Mempelajari Perilaku Manusia
Ilmu sosial melihat beragam perilaku manusia yang seringkali bertentangan dengan standar dan modelling yang bersandar pada teori-teori modern yang dianggap logis dan rasional. Contoh yang paling nyata adalah panic buying alias memborong barang di pasar. Ini terjadi ketika awal pandemi. Respon panik, selain karena dorongan kepentingan diri sendiri, juga dilakukan karena anggapan bahwa orang lain akan melakukan hal yang sama. Beberapa pendekatan ilmu sosial lainnya seperti behavioral economics menarget perilaku sebagai dasar untuk memberikan rekomendasi kebijakan. Sementara pendekatan psikologi juga digunakan untuk memahami pandemic fatigue yakni fase ketika manusia sudah tidak lagi menggubris larangan ketika mobilitasnya dibatasi.

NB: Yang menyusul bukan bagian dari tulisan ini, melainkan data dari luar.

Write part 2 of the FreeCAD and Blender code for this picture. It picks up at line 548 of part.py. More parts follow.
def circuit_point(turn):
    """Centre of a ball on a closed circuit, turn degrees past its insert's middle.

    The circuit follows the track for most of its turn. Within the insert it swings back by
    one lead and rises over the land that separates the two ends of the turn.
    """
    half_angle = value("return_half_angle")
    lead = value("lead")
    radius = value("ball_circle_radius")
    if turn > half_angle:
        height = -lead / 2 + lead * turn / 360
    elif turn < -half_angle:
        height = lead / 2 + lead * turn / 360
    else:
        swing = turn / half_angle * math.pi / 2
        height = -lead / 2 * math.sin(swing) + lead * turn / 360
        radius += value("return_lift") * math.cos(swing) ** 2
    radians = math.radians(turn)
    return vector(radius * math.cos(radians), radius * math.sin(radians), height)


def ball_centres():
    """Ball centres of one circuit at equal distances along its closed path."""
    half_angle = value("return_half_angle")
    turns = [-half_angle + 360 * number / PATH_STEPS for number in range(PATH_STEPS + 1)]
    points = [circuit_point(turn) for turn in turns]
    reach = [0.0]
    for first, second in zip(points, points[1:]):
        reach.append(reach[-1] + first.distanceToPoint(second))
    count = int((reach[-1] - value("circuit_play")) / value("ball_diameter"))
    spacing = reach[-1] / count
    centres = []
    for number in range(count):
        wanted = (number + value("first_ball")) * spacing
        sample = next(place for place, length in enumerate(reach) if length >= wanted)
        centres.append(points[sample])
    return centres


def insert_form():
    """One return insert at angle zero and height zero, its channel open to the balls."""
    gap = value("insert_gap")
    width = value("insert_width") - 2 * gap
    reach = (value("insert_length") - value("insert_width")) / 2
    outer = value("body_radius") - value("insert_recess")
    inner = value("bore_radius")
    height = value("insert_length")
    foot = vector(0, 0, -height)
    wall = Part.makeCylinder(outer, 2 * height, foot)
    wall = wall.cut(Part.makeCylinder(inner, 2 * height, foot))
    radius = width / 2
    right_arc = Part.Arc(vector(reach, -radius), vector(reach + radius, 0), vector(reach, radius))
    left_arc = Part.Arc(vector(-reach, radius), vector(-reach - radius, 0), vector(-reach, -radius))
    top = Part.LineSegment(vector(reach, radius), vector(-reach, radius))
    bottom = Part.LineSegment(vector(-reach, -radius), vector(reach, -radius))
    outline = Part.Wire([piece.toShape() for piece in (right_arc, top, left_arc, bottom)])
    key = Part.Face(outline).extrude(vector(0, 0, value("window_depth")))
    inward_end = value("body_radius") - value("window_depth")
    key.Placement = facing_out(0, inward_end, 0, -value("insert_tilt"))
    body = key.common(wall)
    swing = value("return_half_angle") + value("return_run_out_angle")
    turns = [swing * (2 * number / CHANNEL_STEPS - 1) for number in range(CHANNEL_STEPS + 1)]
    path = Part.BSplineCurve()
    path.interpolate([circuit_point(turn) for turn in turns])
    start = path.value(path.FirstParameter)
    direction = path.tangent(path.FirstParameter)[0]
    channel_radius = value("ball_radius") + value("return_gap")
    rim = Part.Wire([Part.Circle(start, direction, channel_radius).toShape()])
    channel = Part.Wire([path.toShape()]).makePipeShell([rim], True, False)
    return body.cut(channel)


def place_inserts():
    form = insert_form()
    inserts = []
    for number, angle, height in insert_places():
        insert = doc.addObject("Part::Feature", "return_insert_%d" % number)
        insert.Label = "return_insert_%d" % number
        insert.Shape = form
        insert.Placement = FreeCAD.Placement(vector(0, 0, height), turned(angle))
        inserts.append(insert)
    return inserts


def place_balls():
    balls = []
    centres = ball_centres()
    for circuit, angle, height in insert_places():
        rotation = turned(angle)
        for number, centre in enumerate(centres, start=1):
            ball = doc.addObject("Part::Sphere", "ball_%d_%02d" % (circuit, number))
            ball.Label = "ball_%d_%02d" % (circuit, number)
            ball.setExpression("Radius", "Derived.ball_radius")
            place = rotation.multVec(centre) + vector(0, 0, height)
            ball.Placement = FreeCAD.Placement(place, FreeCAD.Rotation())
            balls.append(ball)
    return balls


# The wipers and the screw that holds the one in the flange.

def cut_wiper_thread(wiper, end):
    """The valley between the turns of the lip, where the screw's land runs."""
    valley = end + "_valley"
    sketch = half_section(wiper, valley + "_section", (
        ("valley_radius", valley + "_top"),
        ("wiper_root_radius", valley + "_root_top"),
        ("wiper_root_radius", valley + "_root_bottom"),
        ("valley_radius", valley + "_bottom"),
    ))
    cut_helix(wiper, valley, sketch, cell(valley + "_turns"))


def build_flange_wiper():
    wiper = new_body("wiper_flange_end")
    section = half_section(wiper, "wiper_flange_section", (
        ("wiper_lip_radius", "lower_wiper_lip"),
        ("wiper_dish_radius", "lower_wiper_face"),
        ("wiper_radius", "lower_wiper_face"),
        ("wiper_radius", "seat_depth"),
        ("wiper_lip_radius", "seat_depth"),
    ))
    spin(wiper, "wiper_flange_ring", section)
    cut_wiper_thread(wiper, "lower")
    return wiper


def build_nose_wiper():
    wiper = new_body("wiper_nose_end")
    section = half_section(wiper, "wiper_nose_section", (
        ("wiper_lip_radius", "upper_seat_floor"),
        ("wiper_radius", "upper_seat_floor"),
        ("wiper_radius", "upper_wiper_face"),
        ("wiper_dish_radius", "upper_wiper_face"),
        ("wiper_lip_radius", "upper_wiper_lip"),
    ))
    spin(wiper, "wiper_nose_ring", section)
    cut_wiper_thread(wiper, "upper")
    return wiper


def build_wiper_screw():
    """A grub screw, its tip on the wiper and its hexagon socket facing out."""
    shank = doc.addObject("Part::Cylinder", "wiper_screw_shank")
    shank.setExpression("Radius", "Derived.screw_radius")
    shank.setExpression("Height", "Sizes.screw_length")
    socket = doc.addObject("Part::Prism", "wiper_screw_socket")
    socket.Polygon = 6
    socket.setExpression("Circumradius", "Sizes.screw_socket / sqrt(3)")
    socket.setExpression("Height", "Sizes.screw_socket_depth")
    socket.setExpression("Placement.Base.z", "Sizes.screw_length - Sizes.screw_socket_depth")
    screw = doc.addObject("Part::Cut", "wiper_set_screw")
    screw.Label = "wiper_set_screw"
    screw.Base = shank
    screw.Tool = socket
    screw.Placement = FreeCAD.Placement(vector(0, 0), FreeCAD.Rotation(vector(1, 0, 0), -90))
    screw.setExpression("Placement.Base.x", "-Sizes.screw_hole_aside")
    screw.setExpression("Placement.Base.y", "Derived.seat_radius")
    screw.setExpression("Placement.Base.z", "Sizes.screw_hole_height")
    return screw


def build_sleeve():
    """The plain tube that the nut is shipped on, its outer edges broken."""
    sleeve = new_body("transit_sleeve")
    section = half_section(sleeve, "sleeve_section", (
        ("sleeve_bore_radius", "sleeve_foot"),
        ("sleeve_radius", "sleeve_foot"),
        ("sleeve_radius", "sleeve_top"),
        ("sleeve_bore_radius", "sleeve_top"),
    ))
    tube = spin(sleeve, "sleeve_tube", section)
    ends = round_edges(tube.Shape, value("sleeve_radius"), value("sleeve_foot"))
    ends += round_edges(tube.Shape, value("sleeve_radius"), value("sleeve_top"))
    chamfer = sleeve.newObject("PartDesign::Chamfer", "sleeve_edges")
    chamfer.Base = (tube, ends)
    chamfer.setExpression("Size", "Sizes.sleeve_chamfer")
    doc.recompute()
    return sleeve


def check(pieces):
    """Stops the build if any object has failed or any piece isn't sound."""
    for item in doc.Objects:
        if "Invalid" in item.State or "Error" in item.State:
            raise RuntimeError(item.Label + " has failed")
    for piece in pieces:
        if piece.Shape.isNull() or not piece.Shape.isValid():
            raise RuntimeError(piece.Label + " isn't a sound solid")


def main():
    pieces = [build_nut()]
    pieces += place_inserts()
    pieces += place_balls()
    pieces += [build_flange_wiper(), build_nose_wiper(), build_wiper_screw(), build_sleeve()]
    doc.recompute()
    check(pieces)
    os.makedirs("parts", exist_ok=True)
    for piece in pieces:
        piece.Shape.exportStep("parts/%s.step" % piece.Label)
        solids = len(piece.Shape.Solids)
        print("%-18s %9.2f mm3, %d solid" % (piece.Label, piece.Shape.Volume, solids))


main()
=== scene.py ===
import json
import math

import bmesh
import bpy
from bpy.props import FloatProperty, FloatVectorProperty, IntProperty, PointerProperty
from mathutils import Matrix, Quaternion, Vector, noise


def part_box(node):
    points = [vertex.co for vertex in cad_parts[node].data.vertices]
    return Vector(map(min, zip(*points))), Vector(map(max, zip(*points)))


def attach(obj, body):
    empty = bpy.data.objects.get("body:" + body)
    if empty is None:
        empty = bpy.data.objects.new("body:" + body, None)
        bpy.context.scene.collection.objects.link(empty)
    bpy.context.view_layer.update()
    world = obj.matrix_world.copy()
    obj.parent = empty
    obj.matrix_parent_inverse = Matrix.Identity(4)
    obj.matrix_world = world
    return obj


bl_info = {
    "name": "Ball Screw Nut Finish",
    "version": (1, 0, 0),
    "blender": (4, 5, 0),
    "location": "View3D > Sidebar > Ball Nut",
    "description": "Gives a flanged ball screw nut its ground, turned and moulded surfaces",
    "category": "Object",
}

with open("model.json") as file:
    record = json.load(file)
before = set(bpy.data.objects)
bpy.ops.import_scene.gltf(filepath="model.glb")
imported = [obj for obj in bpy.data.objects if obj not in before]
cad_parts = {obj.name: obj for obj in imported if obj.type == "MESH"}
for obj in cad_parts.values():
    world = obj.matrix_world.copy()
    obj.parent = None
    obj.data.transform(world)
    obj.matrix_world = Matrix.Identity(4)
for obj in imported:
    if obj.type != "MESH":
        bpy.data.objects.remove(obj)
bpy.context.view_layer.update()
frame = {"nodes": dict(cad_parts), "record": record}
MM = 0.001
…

Belajar dari ilmu sosial, baik buruknya pandemi tidak hanya diakibatkan oleh ganasnya virus melainkan juga oleh masalah seputar kebijakan, yakni kepemimpinan dan pengambilan keputusan pemerintah. Pendeknya, terkait kesiapan pemerintah untuk merespons pandemi dan memberikan prioritas jaminan sosial kepada warganya yang disasar, serta berhubungan pula dengan bagaimana kerjasama internasional mampu mengurangi dan mengatasi kondisi pandemi.
Dengan demikian, wabah COVID-19 bukan semata persoalan kesehatan. Ia adalah permasalahan sosial dan politik.
==============
Hatib A.Kadir adalah dosen Antropologi Brawijaya dan Visiting Professor, School of Foreign Languages, Peking University.